On 6th April 1943 Chotie moved to
Markham Camp, Easton-in-Gordano, Bristol.
She was now in ‘B’ troop of the 462 Heavy (M*) Anti-Aircraft Battery of the
Royal Artillery.
(Chotie is wearing the ATS field cap, which could be purchased privately to wear with service dress and the white gunner's lanyard of the Royal Artillery.)
“After all the training I moved to Bristol, to a gun site Ack Ack to perform as a fully-fledged radar operator. When the guns first went off I was off duty and in bed. So terrified I jumped into the next bed to hug the girl there. She was also terrified. I made some good friends, especially Nan from Yorkshire, she was a sweet girl.” (From ‘Chotie’s Story’.)
Nan from Yorkshire.
Bristol had 'Z' batteries among its anti-aircraft defences at Easton-in-Gordano. These fired short-range rockets so it may have been the noise from these that Chotie found so disturbing. Perhaps she need not have feared. W.E.Clark recalls manning the guns at Portbury (next to Gordano) almost every night but although “planes going to many other places tended to follow the river” (i.e. the Severn Estuary) the city of Bristol was completely free from attack during 1943.
Gordano is mentioned as among the group of Heavy Anti-aircraft gun emplacements defending Bristol and the Severn Estuary on the citation for the protected remains of the anti-aircraft battery at Holes Mouth with the nearby Portbury Heavy Anti-Aircraft Battery. There is still an aerial view of the Bristol B1 3 Gordano-Happerton Farm battery on Google Maps.
*The M stood for 'Mixed'. The Royal Artillery Regiments were divided into Batteries which were termed 'Mixed' when A.T.S. members were attached to them.
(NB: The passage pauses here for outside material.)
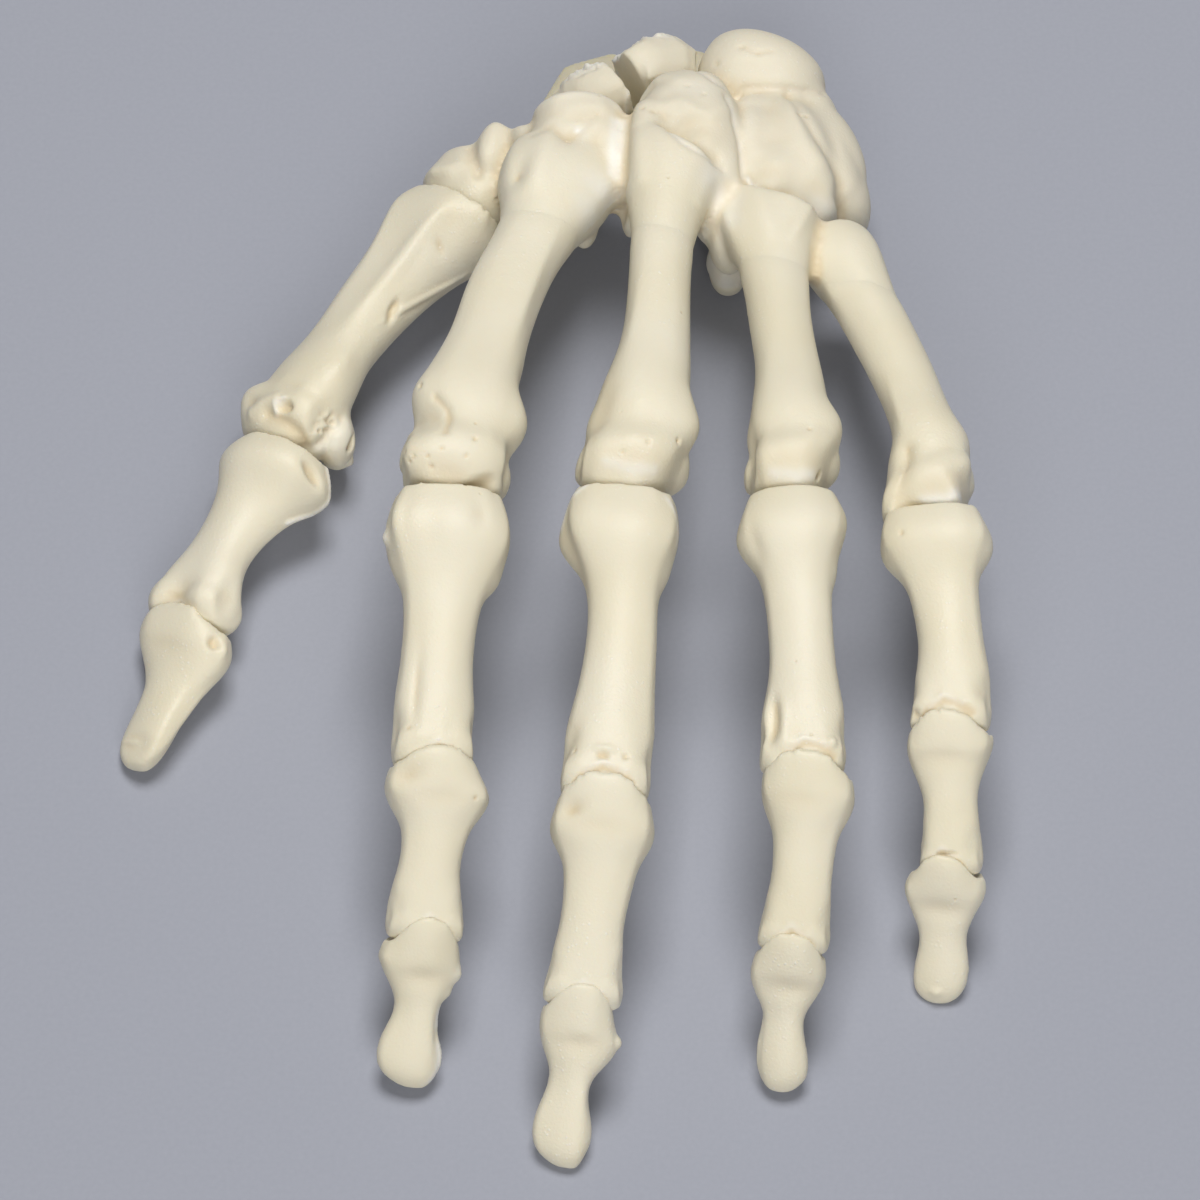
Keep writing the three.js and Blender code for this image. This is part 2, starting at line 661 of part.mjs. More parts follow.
// The digits past the palm
function addDigit(digit) {
  const layout = digits[digit];
  const names = Object.keys(frames[digit]);
  for (let i = 0; i < names.length; i += 1) {
    const kind = names[i];
    const isPalmBone = kind === 'metacarpal';
    if (isPalmBone && digit !== 'thumb') continue;
    const bone = layout[kind];
    const frame = frames[digit][kind];
    const isTip = kind === 'distal';
    const cuts = [];
    const forms = [];
    if (isPalmBone) {
      const cup = barrel(trapeziumSaddle.radius + jointGap, trapeziumSaddle.half + cupSideRoom);
      cuts.push(inWorld(solidOf(cup), frame));
      forms.push(shaft(bone, metacarpalForm), ...knuckleLobes(bone));
    } else {
      const before = names[i - 1];
      cuts.push(cupCut(layout[before], before, hinges[digit][kind]));
      forms.push(shaft(bone, isTip ? tipForm : phalanxForm));
    }
    const boreEnd = isTip ? strandInTip + seatGap : bone.length + 0.01;
    cuts.push(inWorld(solidOf(bar(bore, 0, boreEnd)), frame));
    if (!isTip) {
      const next = names[i + 1];
      forms.push(headBarrel(bone, kind, layout[next].splay));
      cuts.push(slotCut(bone, hinges[digit][next], bendOf[next]));
    }
    const suffix = isPalmBone ? 'metacarpal' : `${kind}_phalanx`;
    addPiece(`${digit}_${suffix}`, frame, castBone, forms, { cuts });
  }
}

for (const digit of Object.keys(digits)) addDigit(digit);

// Sesamoids, cut to the thumb metacarpal's head
for (const [side, spec] of Object.entries(sesamoids)) {
  const bone = digits.thumb.metacarpal;
  const shape = pebble({
    x: bone.length + spec.back, y: spec.side, z: spec.drop,
    wide: spec.long, long: spec.wide, deep: spec.deep,
  });
  addPiece(`thumb_${side}_sesamoid`, thumbFrame, castBone, [shape], {
    beside: ['thumb_metacarpal'],
  });
}

// The elastic strand, one length in each bone
function addStrand(name, frame, from, to) {
  const mesh = new THREE.Mesh(bar(strandRadius, from, to), new THREE.MeshStandardMaterial(elastic));
  mesh.name = name;
  frame.add(mesh);
}

for (const [digit, layout] of Object.entries(digits)) {
  for (const [kind, frame] of Object.entries(frames[digit])) {
    const length = layout[kind].length;
    const isFixedEnd = kind === 'metacarpal' && digit !== 'thumb';
    const from = isFixedEnd ? length - strandInPalm : strandEndGap;
    const to = kind === 'distal' ? strandInTip : length - strandEndGap;
    addStrand(`${digit}_${kind}_strand`, frame, from, to);
  }
}
addStrand('thumb_anchor_strand', hinges.thumb.metacarpal, -strandInTrapezium, -strandEndGap);

// The model stands on the table with its box centred on the origin
hand.updateMatrixWorld(true);
const box = new THREE.Box3().setFromObject(hand, true);
hand.position.set(-(box.min.x + box.max.x) / 2, -(box.min.y + box.max.y) / 2, -box.min.z);
hand.updateMatrixWorld(true);

export default hand;
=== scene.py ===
import math
import bpy
import numpy as np
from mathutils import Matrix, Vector
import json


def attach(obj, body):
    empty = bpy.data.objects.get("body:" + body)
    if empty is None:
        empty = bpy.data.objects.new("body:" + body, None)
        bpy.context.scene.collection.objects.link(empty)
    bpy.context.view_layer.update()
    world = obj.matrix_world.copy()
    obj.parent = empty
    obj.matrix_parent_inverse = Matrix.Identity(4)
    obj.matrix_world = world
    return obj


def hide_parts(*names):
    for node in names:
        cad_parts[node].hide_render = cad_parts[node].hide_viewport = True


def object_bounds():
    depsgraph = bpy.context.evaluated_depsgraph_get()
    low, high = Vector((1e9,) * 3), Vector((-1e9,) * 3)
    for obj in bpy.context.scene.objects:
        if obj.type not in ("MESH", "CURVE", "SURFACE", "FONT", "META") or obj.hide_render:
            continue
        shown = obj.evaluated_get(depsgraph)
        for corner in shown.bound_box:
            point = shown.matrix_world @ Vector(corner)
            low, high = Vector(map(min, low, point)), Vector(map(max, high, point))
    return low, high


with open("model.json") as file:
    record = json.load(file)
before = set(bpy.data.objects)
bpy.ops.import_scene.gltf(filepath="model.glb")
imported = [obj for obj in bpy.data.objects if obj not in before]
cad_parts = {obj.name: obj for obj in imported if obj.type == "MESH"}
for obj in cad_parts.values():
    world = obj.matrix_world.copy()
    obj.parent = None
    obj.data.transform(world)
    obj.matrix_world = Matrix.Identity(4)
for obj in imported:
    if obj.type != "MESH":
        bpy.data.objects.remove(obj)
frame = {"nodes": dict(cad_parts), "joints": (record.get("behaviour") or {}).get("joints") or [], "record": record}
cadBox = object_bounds()
mm = 0.001
boxLow, boxHigh = np.array([list(corner) for corner in cadBox]) / mm
bpy.context.scene.view_settings.view_transform = "Standard"

# camera: far out beyond the fingertips, looking down at the back of the hand
view = {"aim": (6.35, -6.74, 10.5), "distance": 698.4, "elevation": 59.2, "lens": 151.5, "sensor": 36,
        "clip": (0.05, 20)}


def makeCamera(look):
    tilt = math.radians(look["elevation"])
    bpy.ops.object.camera_add()
    camera = bpy.context.object
    aim = Vector(look["aim"]) * mm
    camera.location = aim + Vector((0, -math.cos(tilt), math.sin(tilt))) * look["distance"] * mm
    camera.rotation_euler = (math.pi / 2 - tilt, 0, 0)
    camera.data.lens = look["lens"]
    camera.data.sensor_width = look["sensor"]
    camera.data.clip_start, camera.data.clip_end = look["clip"]
    bpy.context.scene.camera = camera


makeCamera(view)
print("camera set")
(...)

There were two Batteries to a Regiment and they were located at bases all over the country. (See also 'Whose Finger on the Trigger'.)
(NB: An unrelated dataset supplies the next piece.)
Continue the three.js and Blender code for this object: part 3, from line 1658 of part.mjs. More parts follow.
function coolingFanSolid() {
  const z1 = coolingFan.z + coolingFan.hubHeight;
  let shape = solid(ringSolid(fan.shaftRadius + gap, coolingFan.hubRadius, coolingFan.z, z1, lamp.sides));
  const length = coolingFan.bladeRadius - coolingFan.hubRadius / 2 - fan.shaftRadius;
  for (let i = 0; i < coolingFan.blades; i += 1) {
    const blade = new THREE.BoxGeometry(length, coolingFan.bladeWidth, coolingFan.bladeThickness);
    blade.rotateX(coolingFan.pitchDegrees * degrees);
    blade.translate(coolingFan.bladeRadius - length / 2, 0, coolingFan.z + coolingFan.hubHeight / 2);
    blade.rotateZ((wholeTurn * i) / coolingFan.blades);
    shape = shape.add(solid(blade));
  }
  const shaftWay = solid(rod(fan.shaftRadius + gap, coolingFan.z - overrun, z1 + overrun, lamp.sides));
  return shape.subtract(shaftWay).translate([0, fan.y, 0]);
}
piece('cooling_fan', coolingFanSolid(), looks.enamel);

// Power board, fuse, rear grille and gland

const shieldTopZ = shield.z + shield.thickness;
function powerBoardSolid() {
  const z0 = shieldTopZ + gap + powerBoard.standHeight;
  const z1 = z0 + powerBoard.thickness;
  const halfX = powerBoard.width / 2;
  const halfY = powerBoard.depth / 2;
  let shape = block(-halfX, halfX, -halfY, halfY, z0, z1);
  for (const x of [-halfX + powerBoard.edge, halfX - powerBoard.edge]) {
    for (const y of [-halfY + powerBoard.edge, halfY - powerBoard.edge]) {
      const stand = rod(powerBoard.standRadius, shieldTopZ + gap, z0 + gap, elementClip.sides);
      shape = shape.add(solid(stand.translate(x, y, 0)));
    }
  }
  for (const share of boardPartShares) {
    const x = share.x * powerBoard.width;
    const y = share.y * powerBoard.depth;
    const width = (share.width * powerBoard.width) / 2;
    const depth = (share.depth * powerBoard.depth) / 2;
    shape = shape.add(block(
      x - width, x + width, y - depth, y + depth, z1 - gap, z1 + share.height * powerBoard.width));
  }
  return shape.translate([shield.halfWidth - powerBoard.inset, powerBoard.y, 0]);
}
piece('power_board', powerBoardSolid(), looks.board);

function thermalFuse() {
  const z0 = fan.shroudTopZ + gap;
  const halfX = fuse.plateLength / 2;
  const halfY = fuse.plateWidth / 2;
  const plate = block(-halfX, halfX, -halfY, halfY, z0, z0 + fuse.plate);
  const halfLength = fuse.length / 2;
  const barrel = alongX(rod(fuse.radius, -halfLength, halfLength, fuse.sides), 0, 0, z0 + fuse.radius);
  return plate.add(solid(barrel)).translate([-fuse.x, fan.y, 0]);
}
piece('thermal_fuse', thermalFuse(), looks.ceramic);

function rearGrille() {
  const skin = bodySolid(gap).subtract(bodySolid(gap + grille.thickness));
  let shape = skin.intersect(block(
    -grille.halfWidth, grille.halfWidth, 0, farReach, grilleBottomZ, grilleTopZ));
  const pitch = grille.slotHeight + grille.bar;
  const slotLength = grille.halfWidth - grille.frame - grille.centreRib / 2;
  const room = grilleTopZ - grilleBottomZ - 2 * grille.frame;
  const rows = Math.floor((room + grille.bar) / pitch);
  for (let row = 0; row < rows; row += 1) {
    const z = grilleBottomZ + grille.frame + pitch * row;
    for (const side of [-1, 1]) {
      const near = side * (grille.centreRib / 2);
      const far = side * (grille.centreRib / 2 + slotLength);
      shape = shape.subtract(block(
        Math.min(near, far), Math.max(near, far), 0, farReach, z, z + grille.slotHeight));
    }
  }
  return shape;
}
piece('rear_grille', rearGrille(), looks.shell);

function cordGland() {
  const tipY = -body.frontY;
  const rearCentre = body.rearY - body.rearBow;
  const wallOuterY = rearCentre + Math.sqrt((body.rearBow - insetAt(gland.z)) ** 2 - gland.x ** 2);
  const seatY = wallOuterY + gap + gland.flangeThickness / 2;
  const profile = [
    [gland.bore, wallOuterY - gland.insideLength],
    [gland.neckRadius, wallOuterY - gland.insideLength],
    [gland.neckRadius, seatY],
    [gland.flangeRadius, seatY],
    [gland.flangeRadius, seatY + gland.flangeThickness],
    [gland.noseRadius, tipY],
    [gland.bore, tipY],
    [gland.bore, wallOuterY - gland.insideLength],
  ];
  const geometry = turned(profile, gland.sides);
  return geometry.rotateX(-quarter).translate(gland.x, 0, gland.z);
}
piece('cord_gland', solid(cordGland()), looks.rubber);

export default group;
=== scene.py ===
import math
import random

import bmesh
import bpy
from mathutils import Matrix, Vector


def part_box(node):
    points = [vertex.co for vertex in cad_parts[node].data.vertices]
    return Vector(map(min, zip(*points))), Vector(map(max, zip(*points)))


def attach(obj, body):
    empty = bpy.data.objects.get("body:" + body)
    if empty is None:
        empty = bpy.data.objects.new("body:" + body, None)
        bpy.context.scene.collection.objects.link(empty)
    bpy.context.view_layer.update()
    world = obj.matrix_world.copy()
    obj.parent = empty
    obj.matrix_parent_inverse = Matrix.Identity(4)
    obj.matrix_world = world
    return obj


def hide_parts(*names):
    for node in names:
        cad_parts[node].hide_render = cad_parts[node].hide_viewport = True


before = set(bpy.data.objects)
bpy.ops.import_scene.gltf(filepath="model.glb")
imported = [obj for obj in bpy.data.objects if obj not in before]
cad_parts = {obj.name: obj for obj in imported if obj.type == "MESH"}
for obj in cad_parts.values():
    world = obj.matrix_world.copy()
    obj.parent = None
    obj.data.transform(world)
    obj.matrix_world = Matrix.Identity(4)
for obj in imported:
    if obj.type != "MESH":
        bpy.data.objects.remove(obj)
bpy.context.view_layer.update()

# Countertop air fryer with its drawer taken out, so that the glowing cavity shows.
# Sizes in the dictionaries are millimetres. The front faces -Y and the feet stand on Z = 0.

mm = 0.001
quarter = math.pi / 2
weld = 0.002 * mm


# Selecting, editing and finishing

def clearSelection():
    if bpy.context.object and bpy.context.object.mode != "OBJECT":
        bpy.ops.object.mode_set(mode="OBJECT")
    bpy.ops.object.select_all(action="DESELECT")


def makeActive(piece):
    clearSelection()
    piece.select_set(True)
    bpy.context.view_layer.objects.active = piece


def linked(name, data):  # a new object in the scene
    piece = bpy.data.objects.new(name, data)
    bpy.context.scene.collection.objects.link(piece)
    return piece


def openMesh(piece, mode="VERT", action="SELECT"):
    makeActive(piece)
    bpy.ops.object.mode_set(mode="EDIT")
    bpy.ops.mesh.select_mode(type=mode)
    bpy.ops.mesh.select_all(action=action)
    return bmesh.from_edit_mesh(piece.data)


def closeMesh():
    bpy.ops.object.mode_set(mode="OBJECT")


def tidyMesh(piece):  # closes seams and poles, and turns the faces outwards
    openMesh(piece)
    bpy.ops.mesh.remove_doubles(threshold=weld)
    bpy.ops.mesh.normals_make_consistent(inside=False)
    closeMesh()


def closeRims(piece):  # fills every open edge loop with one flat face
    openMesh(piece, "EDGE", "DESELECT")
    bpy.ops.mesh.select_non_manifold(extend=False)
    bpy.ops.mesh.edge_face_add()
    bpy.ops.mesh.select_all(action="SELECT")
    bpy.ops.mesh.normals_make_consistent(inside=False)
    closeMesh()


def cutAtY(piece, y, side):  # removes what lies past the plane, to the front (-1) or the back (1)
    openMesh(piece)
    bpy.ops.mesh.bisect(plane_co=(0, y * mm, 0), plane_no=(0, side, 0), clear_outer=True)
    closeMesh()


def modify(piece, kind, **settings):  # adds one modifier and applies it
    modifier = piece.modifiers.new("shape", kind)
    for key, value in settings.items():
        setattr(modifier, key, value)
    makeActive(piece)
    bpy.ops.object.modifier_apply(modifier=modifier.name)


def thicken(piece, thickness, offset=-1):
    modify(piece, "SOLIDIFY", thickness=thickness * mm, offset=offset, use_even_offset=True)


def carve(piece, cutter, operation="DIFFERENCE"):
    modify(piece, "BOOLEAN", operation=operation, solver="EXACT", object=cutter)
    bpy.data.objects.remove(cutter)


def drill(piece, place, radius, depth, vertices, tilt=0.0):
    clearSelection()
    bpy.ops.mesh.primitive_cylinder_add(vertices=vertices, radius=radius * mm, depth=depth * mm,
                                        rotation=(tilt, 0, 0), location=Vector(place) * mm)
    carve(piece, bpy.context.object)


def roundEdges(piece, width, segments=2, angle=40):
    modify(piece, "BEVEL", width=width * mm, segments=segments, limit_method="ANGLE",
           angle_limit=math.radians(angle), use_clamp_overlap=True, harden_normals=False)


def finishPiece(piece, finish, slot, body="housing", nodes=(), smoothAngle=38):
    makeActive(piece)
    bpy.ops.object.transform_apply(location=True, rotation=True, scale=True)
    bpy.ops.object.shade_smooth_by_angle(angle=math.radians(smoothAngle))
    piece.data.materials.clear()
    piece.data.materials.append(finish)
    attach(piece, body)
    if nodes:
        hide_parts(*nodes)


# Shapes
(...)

7th April 1943 – the British 8th Army (Montgomery’s battle hardened troops from Egypt) and the Allied 1st Army of American, British and Vichy French forces from Operation Torch in West Africa meet up in Tunisia.
Hitler begins a series of pep talks – first with Mussolini, to keep Italy in the war, and then with the leaders of Vichy France, Norway, Bulgaria, Hungary, Romania, Slovakia and Croatia. (From WW2-net Timelines.)